While that certainly would seem to be a swipe at Johnson’s take on Luke just tossing the lightsaber in “The Last Jedi,” Terrio says it was actually carrying over the way the story ended in that film rather than giving that film a firm middle finger for the opening interaction with Rey.
“Those people who see it as a meta-argument between J.J. and Rian are missing the point, I think,” Terrio said. “At the end of The Last Jedi, Luke has changed. When people look at that, I feel that they misread the ending of The Last Jedi. Throughout The Last Jedi, Luke is stuck, just as so many of the characters in The Empire Strikes Back were stuck. The Falcon’s hyperdrive is literally stuck. The Last Jedi is a really strong middle act because it seems like everyone is spinning their wheels and stuck in certain ways — just as they are in The Empire Strikes Back. I mean that in the sense of everyone is trying to move forward, but as in any middle act, they can’t quite get there. When Luke says, “A Jedi’s weapon deserves more respect” in Episode IX, that’s Luke speaking. That’s his own character. He’s making fun of himself. He’s saying to Rey, “Please don’t make the same mistake that I did.” That’s another theme of the film. How do we learn from our ancestors? How do we learn from our parents? How do we learn from the previous generation? How do we learn from all the good things that they did but not repeat their mistakes?

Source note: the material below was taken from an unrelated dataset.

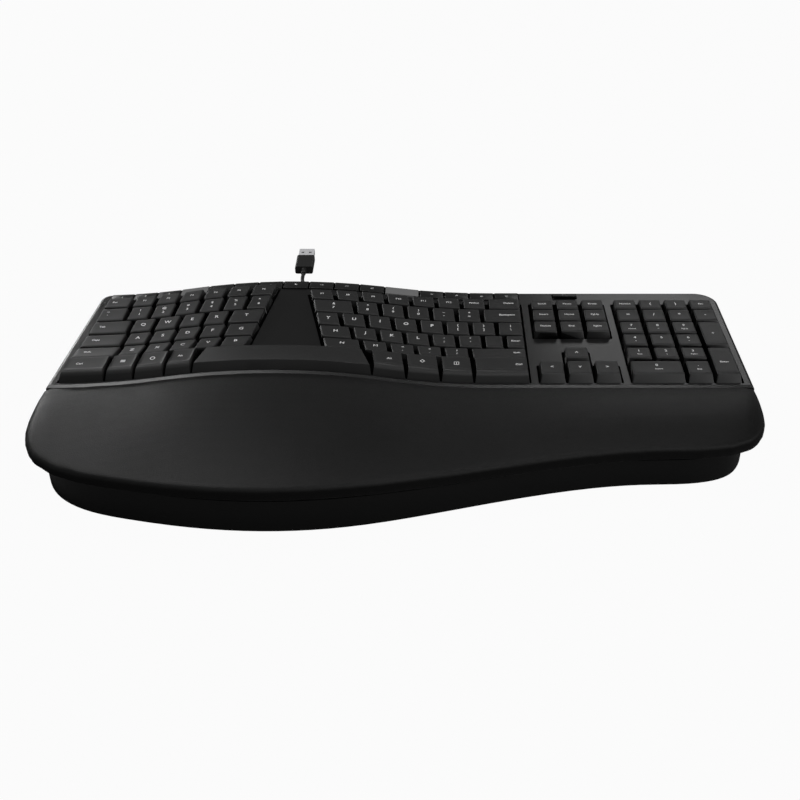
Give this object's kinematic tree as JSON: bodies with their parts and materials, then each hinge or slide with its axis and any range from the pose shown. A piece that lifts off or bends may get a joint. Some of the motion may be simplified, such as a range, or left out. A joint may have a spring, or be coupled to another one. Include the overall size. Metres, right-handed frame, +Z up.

“In that moment, it truly is a character moment because we quite deliberately set up the same situation of tossing a saber, but this time, Luke is there to save Rey from making a bad choice. I think it would be a bad misreading to think that that was somehow me and J.J. having an argument with Rian. It was more like we were in dialogue with Rian by using what Luke did at the beginning of The Last Jedi to now say that history will not repeat itself and all these characters have grown.”
Of course, neither Terrio nor Abrams would ever publicly trash “The Last Jedi” or the decisions made by Johnson in that film so it’s impossible to know what was done to fix the errors of that movie versus a planned continuation from that film into the final chapter of the trilogy.
Then again, “The Rise of Skywalker” has been met with plenty of criticism as well so in the long run, Terrio and Abrams will surely be forced to continue backing up the choices made in the last film in the Skywalker saga.